1 Therefore, since Christ suffered in his body, arm yourselves also with the same attitude, because whoever suffers in the body is done with sin. 2 As a result, they do not live the rest of their earthly lives for evil human desires, but rather for the will of God. 1 Peter 4:1-2.

Christians let’s not jeopardise ourselves. Let’s be shrewder about our future. Let’s invest in people.

Finally, let me qualify all of this with a reminder that using our (God’s) money or possession for our own good directly is not necessarily is sinful!

In the Bible we know and see that within the Creator's framework people should seek good, both for themselves and for others. Life before and outside the Garden is to be a human pursuit of the "it is good" element of creation.

Ultimately God as the highest good, and so should attract our greatest pursuit and love by a long shot (Luke 14:26). While John Piper (referring to Jonathan Edwards and C S Lewis) refers to this as Christian Hedonism, Tim Keller describes it as a matter of the right ordering of our ‘loves’.

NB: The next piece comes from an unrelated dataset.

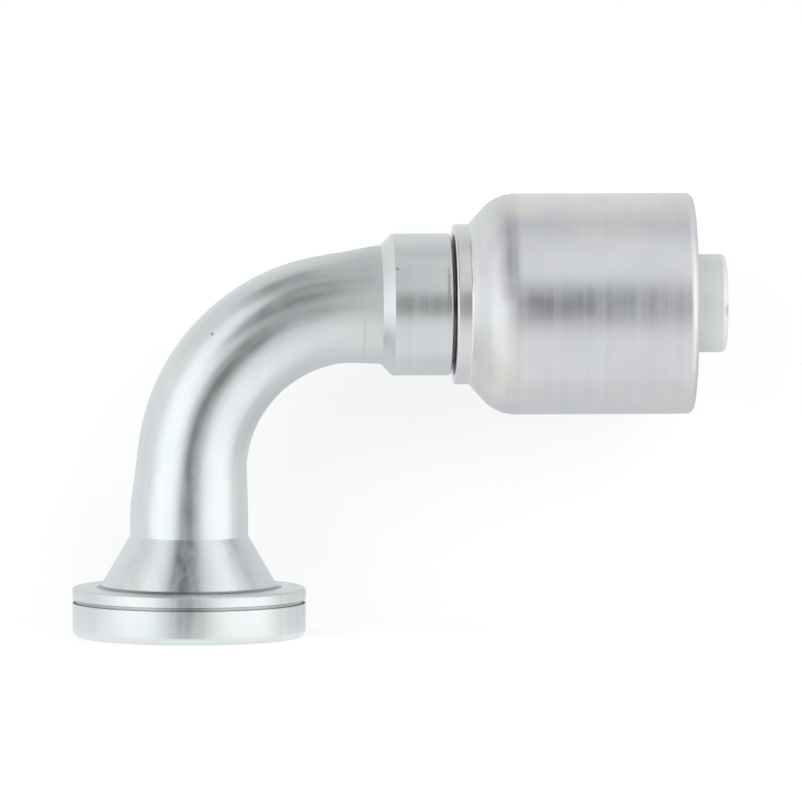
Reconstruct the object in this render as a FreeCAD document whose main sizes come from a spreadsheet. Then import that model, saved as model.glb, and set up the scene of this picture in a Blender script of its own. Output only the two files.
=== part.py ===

What this means is that in practice sin is not so much what is ‘selfish,’ but what is against God and others and is not good for us. It is loving and right to ourselves and others, and therefore God, to seek our own good, because this is what is good for God and ourselves and others.

Shrewdness and wisdom, then, involves identifying what is good for us, what are the greatest goods, and why. It is always the ‘why’ that ultimately makes the pursuit of something good, not the object itself.

As 1 Corinthians 13 famously says:

3 If I give all I possess to the poor and give over my body to hardship that I may boast, but do not have love, I gain nothing.

If we give ourselves and everything for reasons other than true love and worship of Christ, we will, in fact, lose our reward – “we” will benefit nothing from it in the End.

But let’s love our Master by investing his wealth in people. It would be great if Australia and its governments did this more, but as a Christian, I feel even greater the rebuke of Jesus to be doing this much more myself, not just as a voter, but as a citizen.